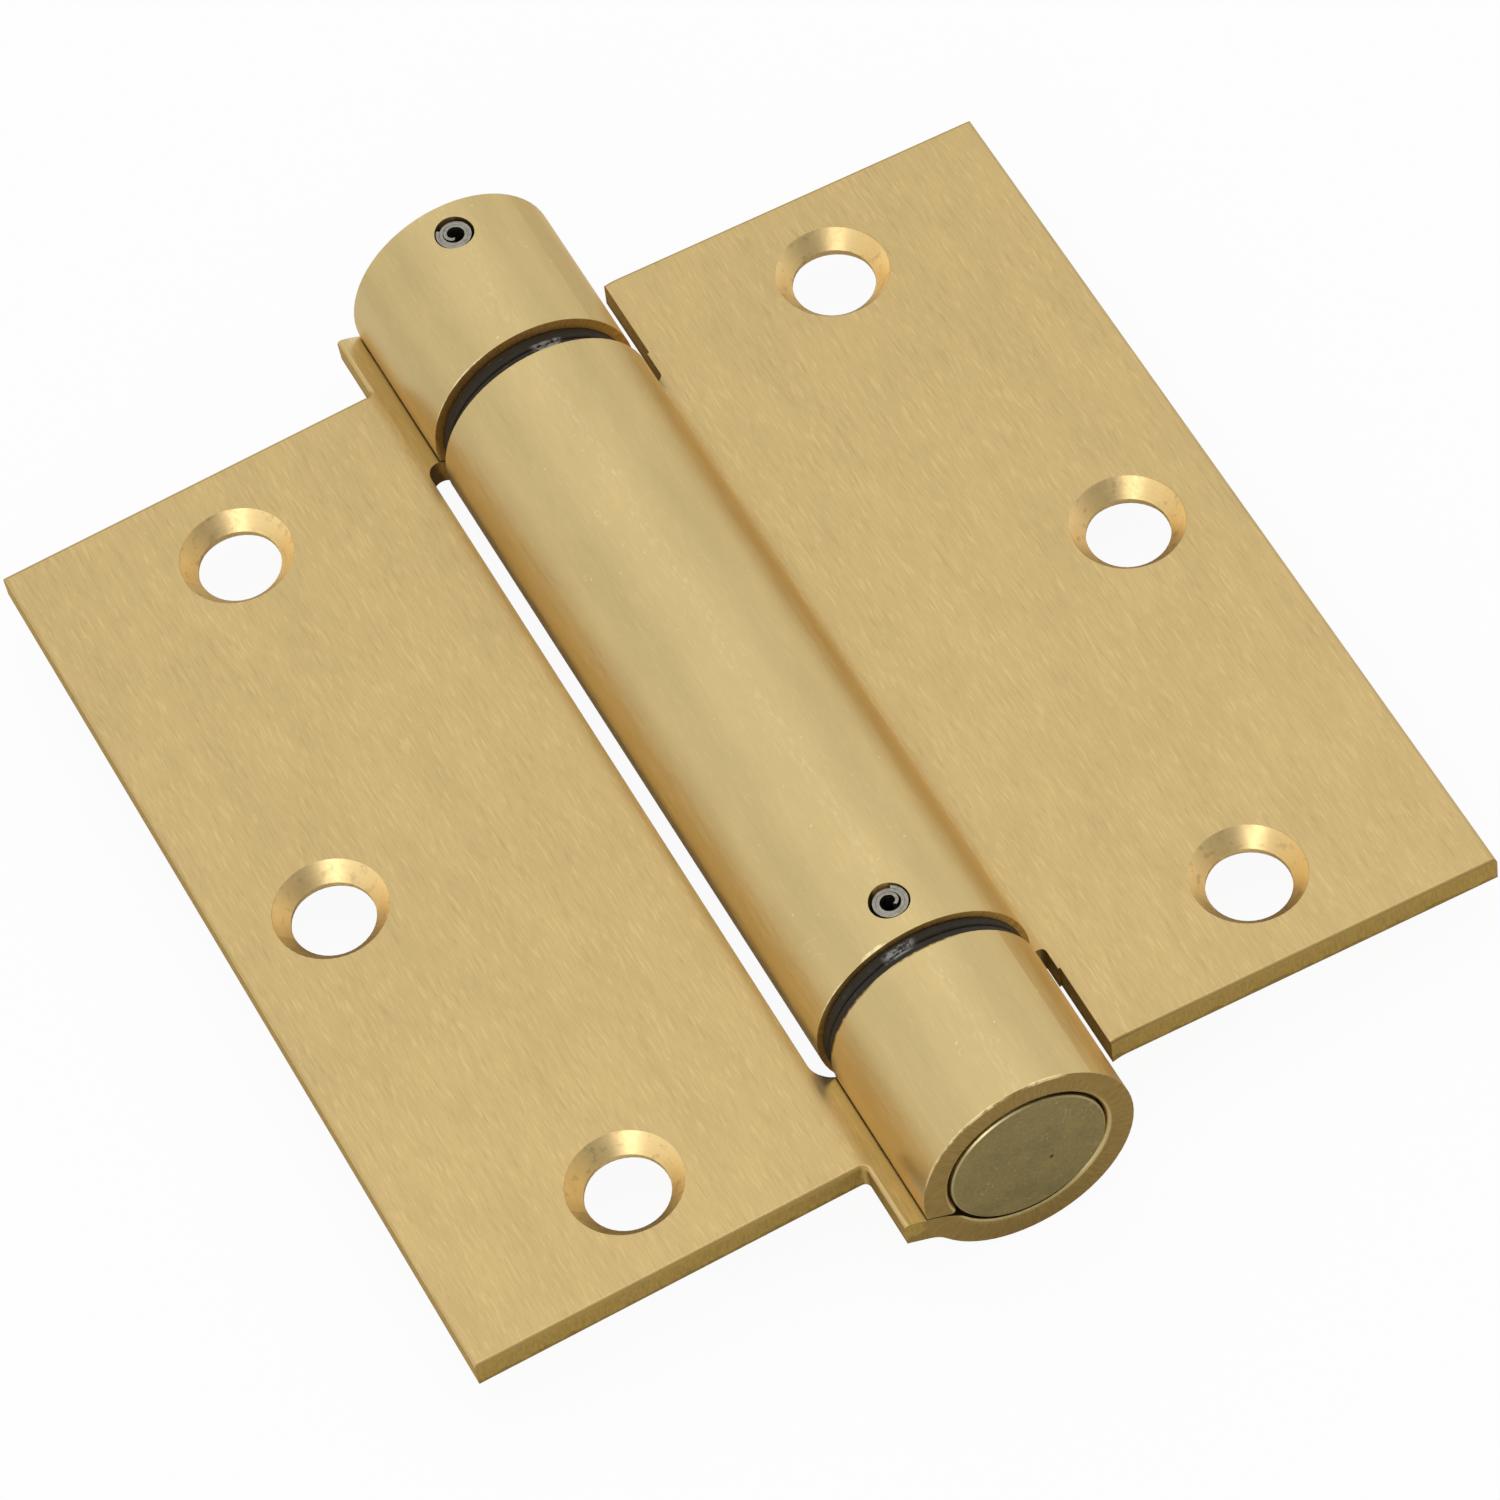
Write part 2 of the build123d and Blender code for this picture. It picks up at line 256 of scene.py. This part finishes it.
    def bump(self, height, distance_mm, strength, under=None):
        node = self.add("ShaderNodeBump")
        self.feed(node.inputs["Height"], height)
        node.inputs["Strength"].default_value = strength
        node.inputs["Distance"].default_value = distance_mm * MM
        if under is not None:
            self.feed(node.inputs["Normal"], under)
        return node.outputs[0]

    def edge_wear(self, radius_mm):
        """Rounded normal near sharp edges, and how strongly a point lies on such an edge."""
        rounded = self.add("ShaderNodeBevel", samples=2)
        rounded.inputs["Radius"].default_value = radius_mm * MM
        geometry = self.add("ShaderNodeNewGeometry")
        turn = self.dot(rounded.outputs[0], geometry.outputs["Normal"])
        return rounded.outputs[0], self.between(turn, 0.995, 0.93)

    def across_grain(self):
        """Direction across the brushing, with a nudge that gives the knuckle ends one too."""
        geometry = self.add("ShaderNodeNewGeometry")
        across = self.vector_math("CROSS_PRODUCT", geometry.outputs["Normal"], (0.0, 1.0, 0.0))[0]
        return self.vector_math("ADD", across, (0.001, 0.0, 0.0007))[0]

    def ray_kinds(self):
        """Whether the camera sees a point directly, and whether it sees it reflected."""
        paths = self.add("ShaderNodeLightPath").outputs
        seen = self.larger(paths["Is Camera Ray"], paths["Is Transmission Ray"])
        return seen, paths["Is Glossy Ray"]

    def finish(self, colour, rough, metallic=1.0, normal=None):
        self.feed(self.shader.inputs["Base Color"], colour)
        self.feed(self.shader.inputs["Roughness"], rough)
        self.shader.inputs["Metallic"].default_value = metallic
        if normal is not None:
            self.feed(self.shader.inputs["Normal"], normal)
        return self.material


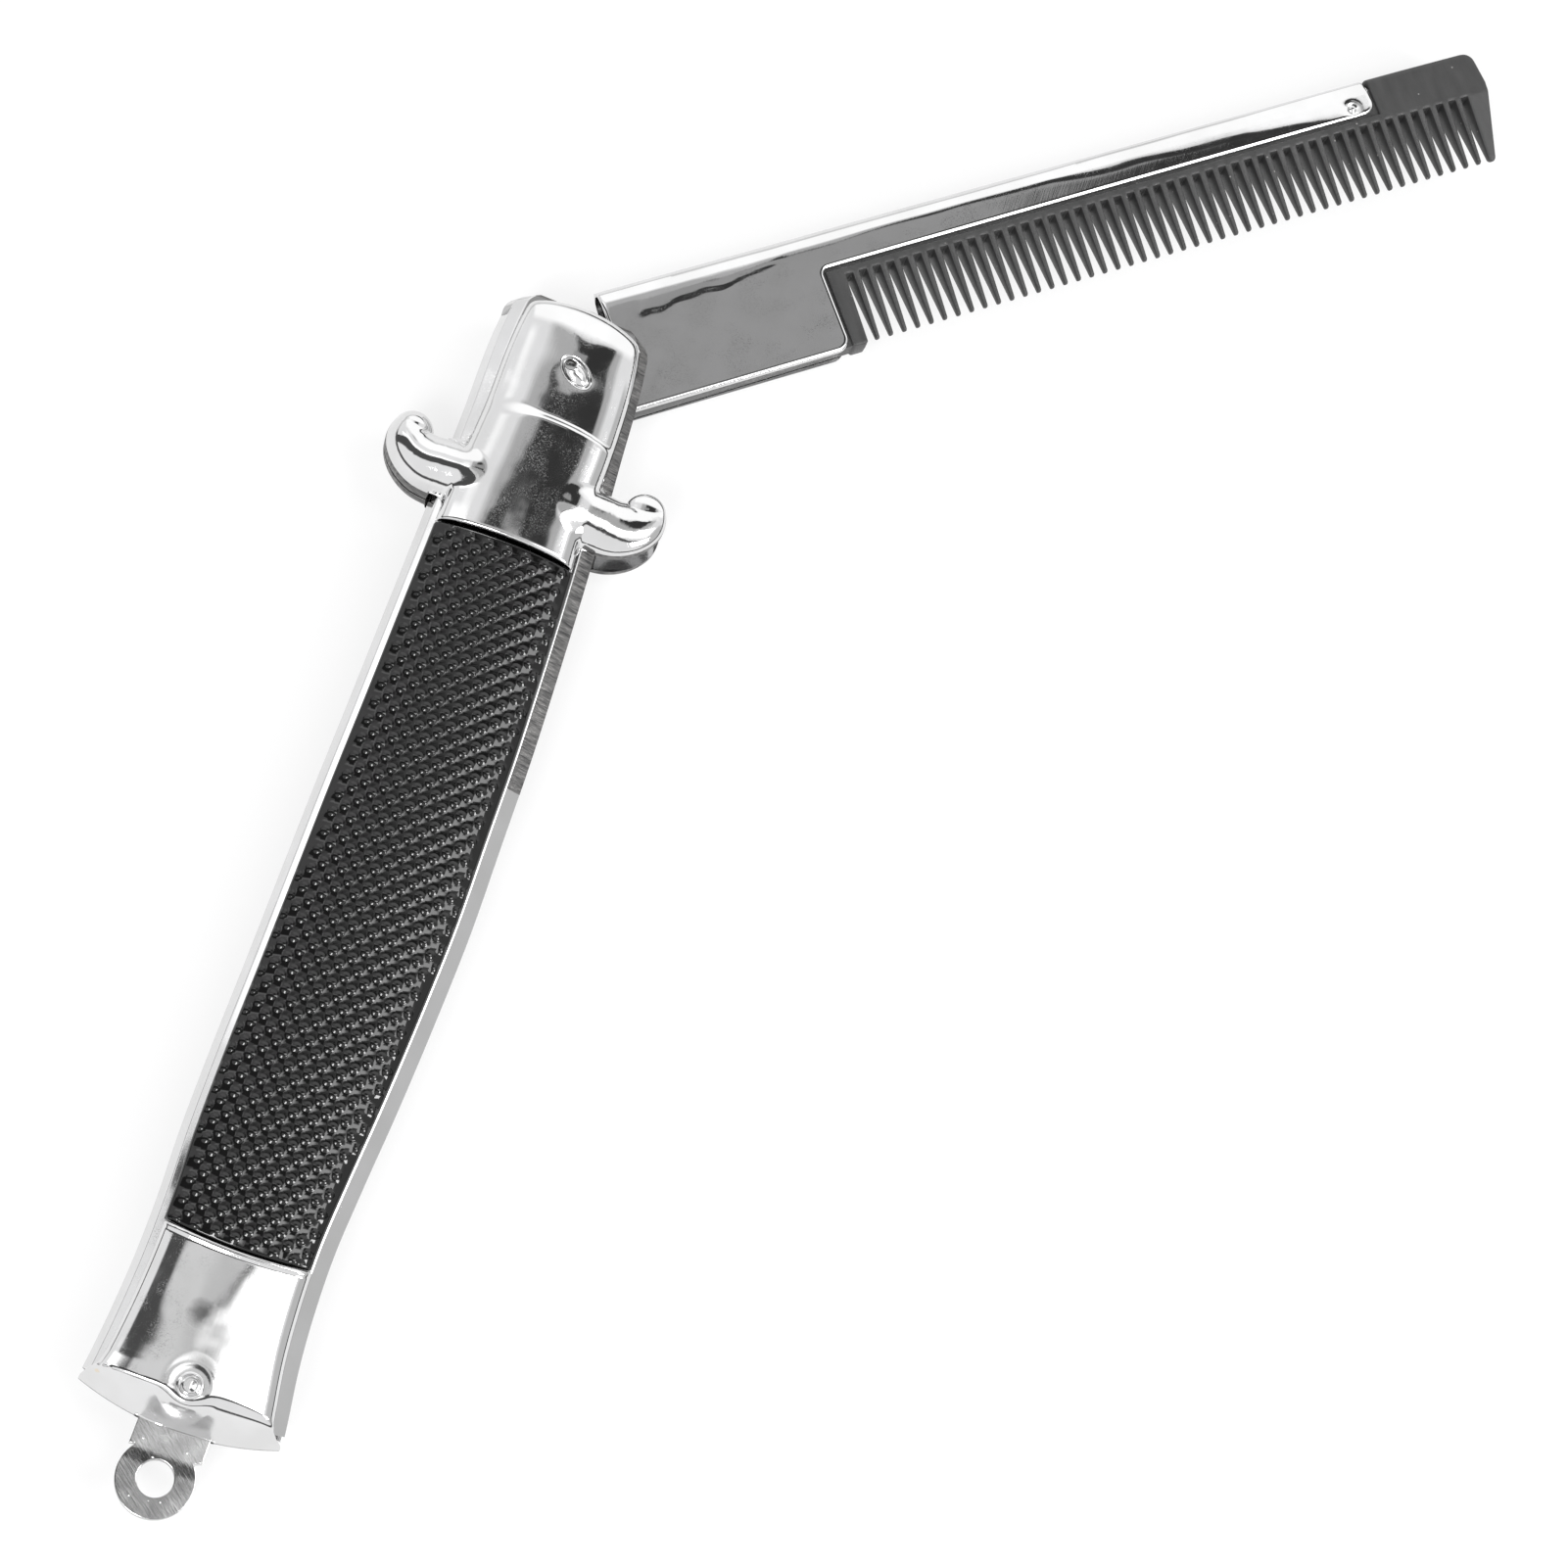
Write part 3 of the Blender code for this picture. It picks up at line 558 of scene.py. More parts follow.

----

Directions for this task ::
Starting at the top of the data above, repeat every line exactly until the line containing "return rounded.outputs[0], self.between(turn, 0.995, 0.93)" has been given, then stop.

Task solution ::
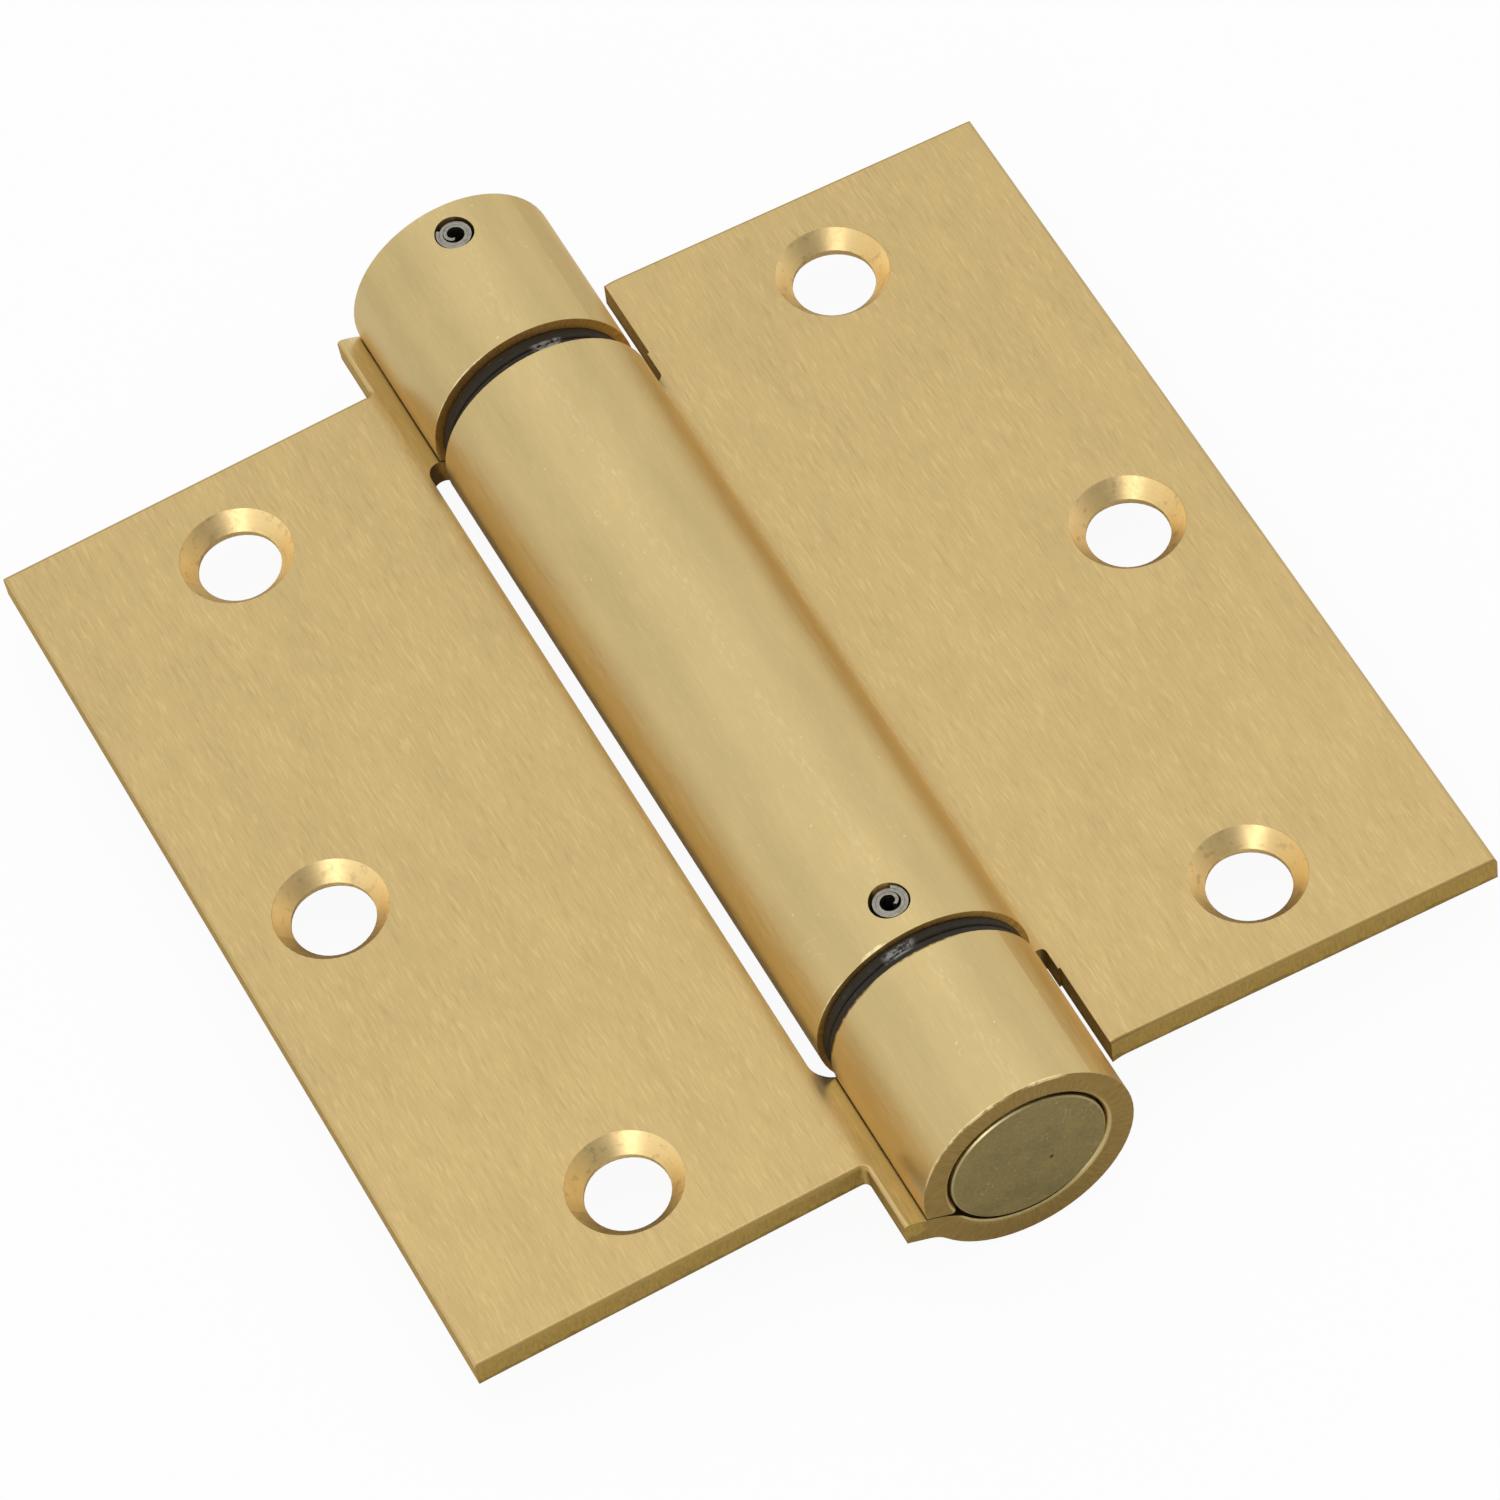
Write part 2 of the build123d and Blender code for this picture. It picks up at line 256 of scene.py. This part finishes it.
    def bump(self, height, distance_mm, strength, under=None):
        node = self.add("ShaderNodeBump")
        self.feed(node.inputs["Height"], height)
        node.inputs["Strength"].default_value = strength
        node.inputs["Distance"].default_value = distance_mm * MM
        if under is not None:
            self.feed(node.inputs["Normal"], under)
        return node.outputs[0]

    def edge_wear(self, radius_mm):
        """Rounded normal near sharp edges, and how strongly a point lies on such an edge."""
        rounded = self.add("ShaderNodeBevel", samples=2)
        rounded.inputs["Radius"].default_value = radius_mm * MM
        geometry = self.add("ShaderNodeNewGeometry")
        turn = self.dot(rounded.outputs[0], geometry.outputs["Normal"])
        return rounded.outputs[0], self.between(turn, 0.995, 0.93)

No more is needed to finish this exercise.